As is natural in Denmark the collection of prehistoric implements is extremely representative and large. We see man armed with rude axes of flint or variegated marble and women adorned with amber beads, during the long, long millenniums of the two ages of stone. We see the swords and knives and the tree-trunk coffins of those who had learned the secret of the metals and substituted for stone first blunt bronze and then sharp iron. We see the works of Egypt and Assyria, of Greece and Rome, and of all the cultured races of the South. We see the beginning of civilisation in the North and the spoils of the Viking Age, the gold and jewels brought to Denmark by foray or by trade. We see the North becoming Christian and building churches of stone or staves and the Scandinavian countries moulding themselves into what they are to-day.[64] For purely educational purposes and for stimulating the imagination few museums on earth have quite the same power as this one.[65]
Denmark is a country where education is a serious thing, and in few capitals may one learn so much as here. No amount of merely technical instruction would give the Danes the technical skill that they possess. If any doubt the real and practical usefulness of good general education, this small country can supply the object-lesson that he needs; if any do not know just what education means, the Danes have hit upon a definition that is of real value and much comfort too. "Education is that which survives when all that was learned has been forgotten."
Much of the spirit of the Norse fills the air of the Danish capital, but the town is too young to be mentioned in the sagas; to many of the heroes of the Danes there are monuments in streets and memorials in galleries, but they do not give their atmosphere to the town. The spirit of the city is rather that of solid achievement by a great people which no longer rests its pride on glory gotten in war. And if the nations of mankind were to be judged on the same principle that was applied to the holders of the Talents Denmark would be very near the top. The extreme richness of her small homeland is a still unexploded myth. If it were an American state it would be one of the most thinly settled areas of the country, outside the actual mountains. Denmark's place in the modern world is due to education and to nothing else. The sole fertility of the land is in the brains of her children. If America were occupied by a sufficient population of Danes she might almost take a contract to supply the solar system with food.[66]

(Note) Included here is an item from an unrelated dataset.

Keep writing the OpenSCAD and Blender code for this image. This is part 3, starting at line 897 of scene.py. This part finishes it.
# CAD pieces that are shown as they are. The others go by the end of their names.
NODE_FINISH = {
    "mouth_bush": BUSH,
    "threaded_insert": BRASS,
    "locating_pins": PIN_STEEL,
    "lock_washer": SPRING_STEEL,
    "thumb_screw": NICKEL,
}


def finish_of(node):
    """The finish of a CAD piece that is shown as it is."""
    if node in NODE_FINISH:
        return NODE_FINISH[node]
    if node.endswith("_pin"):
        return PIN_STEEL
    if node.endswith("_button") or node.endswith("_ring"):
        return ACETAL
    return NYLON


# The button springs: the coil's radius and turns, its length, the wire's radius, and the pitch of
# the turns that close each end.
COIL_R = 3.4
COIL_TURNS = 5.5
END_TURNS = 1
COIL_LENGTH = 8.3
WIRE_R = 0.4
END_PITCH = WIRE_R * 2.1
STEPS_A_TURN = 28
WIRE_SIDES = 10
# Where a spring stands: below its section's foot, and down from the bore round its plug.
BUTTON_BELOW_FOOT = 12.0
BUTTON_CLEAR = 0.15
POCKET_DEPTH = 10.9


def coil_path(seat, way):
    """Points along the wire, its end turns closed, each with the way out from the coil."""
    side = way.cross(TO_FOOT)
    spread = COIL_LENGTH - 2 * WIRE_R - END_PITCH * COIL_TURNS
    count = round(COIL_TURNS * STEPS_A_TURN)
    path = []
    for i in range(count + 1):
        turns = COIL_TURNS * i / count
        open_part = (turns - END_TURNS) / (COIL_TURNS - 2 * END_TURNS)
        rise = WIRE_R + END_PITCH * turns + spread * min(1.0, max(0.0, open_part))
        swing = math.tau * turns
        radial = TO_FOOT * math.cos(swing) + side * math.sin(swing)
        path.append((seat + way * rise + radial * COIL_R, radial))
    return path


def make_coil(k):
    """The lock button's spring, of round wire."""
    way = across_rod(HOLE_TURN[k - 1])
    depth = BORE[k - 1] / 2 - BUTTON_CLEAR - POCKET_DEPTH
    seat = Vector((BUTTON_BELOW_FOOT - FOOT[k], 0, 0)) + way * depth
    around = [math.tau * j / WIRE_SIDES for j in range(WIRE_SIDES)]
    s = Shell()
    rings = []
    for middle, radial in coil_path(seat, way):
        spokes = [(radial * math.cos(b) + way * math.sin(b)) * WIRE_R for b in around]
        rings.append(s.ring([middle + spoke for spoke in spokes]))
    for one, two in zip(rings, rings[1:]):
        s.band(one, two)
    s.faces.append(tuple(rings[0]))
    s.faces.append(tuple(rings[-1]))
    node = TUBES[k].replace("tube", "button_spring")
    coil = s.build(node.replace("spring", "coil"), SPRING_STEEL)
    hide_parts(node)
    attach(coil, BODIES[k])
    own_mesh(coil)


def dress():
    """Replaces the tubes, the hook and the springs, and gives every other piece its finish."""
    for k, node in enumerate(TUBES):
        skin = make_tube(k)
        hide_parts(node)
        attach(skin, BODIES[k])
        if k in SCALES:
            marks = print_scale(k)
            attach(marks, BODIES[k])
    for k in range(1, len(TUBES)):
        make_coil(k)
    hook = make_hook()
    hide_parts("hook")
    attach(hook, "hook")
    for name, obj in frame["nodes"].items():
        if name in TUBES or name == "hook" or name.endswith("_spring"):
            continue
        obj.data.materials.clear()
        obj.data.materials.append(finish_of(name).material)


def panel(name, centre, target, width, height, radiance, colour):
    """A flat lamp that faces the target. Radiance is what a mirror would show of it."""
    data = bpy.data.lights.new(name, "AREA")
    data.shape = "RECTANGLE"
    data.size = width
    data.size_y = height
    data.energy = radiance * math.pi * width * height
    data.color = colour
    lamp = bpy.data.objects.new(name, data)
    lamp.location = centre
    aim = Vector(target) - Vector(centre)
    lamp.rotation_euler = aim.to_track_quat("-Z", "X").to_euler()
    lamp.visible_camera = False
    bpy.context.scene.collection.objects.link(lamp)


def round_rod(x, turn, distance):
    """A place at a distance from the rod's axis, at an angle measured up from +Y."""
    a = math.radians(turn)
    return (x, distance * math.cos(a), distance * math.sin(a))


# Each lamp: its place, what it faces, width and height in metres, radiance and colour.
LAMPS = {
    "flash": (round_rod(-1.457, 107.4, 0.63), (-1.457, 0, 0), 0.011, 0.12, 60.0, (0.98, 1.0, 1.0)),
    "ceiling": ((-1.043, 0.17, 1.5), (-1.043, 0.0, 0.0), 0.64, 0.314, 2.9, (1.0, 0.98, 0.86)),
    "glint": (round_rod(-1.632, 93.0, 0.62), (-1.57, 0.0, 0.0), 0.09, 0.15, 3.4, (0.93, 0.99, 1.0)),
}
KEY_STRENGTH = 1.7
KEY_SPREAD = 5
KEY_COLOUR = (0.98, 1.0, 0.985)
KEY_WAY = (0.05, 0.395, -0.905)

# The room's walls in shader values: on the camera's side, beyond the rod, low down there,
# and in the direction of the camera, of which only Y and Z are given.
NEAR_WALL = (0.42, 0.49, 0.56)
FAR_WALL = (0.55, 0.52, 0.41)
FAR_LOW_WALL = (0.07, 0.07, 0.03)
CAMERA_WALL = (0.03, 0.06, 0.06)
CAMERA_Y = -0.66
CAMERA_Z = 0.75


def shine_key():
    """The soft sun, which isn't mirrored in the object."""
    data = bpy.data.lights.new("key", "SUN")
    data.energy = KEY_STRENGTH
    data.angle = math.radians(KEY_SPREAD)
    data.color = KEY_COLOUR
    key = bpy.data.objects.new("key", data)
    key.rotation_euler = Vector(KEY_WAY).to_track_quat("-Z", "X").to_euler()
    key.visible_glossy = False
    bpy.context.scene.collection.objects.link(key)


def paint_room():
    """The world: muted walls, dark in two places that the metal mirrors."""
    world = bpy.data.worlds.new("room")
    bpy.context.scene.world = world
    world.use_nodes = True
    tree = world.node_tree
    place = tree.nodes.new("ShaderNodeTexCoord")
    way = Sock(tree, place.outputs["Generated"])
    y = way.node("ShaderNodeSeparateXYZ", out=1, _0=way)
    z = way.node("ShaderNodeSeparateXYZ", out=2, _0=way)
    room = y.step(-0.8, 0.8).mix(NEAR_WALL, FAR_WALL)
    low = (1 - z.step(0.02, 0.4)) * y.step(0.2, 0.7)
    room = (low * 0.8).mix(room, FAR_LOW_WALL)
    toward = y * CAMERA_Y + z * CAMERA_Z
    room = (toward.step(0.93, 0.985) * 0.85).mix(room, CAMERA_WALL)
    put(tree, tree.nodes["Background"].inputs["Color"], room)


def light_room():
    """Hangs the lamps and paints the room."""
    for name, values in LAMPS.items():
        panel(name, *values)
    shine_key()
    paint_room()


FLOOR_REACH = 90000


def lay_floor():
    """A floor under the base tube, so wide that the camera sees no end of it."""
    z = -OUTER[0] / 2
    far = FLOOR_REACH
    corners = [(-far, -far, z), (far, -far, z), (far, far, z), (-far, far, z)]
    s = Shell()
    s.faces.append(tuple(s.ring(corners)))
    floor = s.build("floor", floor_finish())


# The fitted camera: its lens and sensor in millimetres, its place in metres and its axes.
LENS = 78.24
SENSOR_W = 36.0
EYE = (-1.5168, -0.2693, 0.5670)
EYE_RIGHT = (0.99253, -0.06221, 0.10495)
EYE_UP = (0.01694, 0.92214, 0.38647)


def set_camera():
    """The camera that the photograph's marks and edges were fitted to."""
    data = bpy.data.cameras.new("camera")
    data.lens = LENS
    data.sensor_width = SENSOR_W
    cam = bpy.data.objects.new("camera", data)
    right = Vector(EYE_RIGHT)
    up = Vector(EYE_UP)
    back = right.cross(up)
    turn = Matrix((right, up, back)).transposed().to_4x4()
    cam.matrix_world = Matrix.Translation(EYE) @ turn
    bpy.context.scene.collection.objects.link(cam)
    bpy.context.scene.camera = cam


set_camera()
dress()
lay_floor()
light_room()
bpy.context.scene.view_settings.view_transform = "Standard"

Even in a city of so many associations and despite the noble army of Danish worthies who have written their names in broader or fainter type across its streets, it is still the great name of Thorwaldsen that more than any other dominates Copenhagen. "Sylvanus" tells the truth in his remark: "Men speak not, think not of the king; they ask you, 'Have you seen the Frue kirk?' or Church of our Lady, within whose walls are the twelve apostles of Thorwaldsen, with the grandest, most holy conception of the Saviour, the chisels of future ages may vainly essay to surpass. The figures, larger than life and thrown into life by the immortal Icelander, teem with varying expression and deep feeling."
The exterior of the church is severely plain; indeed, it is very ugly, with two ranges of windows and a tower stuck through the sloping roof, a hexastyle Doric portico against it. This last feature in itself is, however, a thing of much beauty and its tympanum has sculptures by Thorwaldsen.[67]
The inside is very truly one of the most impressive in Europe. Not that the actual architecture rises very far above the commonplace. The aisles open by round arches with heavy piers between; Doric colonnades above sustain the deeply panelled tunnel vault; there is an unlighted apse. Here, over the altar, stands the famous statue of Christ, one of the most striking in the world; the face radiates divine compassion, the hands are stretched out to all who come. In front an angel holds a font-shell, and against each pier is the figure of one of the Apostles. The supreme excellence of these glorious statues in white marble with their effective drapery and the absence of any other attempt at ornament renders the interior of this church striking in an extraordinary degree. There is an element of almost barbaric display in the huge number of works of art collected in many Gothic churches, and there is truth in the Japanese contention that not more than a single picture or figure should be displayed at the same time. If the statues were removed from the church one would hardly cross the street to see it, but were they erected in St. Paul's Cathedral they would lose more than half their effect.
The only criticism that one can possibly make on Thorwaldsen is that his long sojourn in Rome seems to have given him a little trace of the softness of the South, a certain absence of virility that, slight as it is, attracts instant attention in the North. Not a trace of this appears in the figure of St. Paul: determination on every line of the strong face, clinched by the position of the left hand on the sword.[68] There is a large collection of the Master's works in the mongrel-Egyptian Valhalla next Christiansborg Palace (p. 131), in the centre of whose court Thorwaldsen sleeps beneath ivy trailing on the ground. Grace, tenderness, youth, beauty, and gentle mirth—these were the inspirations that gave his hand power. Nothing fearful or terrible is among his works. No agony like the Niobe or the Laocoon, never even the crucifixion of the Saviour. Even in sepulchral monuments he strove to lessen the gloom of death by symbols of a deathless life.[69]
Even with Thorwaldsen fresh in mind, it is probably safe to say that the name of no Copenhagener, past or present, is so well-known in England and America as that of Hans Andersen, unrivalled as the teller of fairy tales. Few would maintain that he was the greatest of the Danes or the most illustrious alumnus of the University, but not very many are seriously interested in statuary, and in science still fewer, while all children love stories and there is an atmosphere about those of Hans Andersen of which most of us are conscious more or less from the cradle to the grave.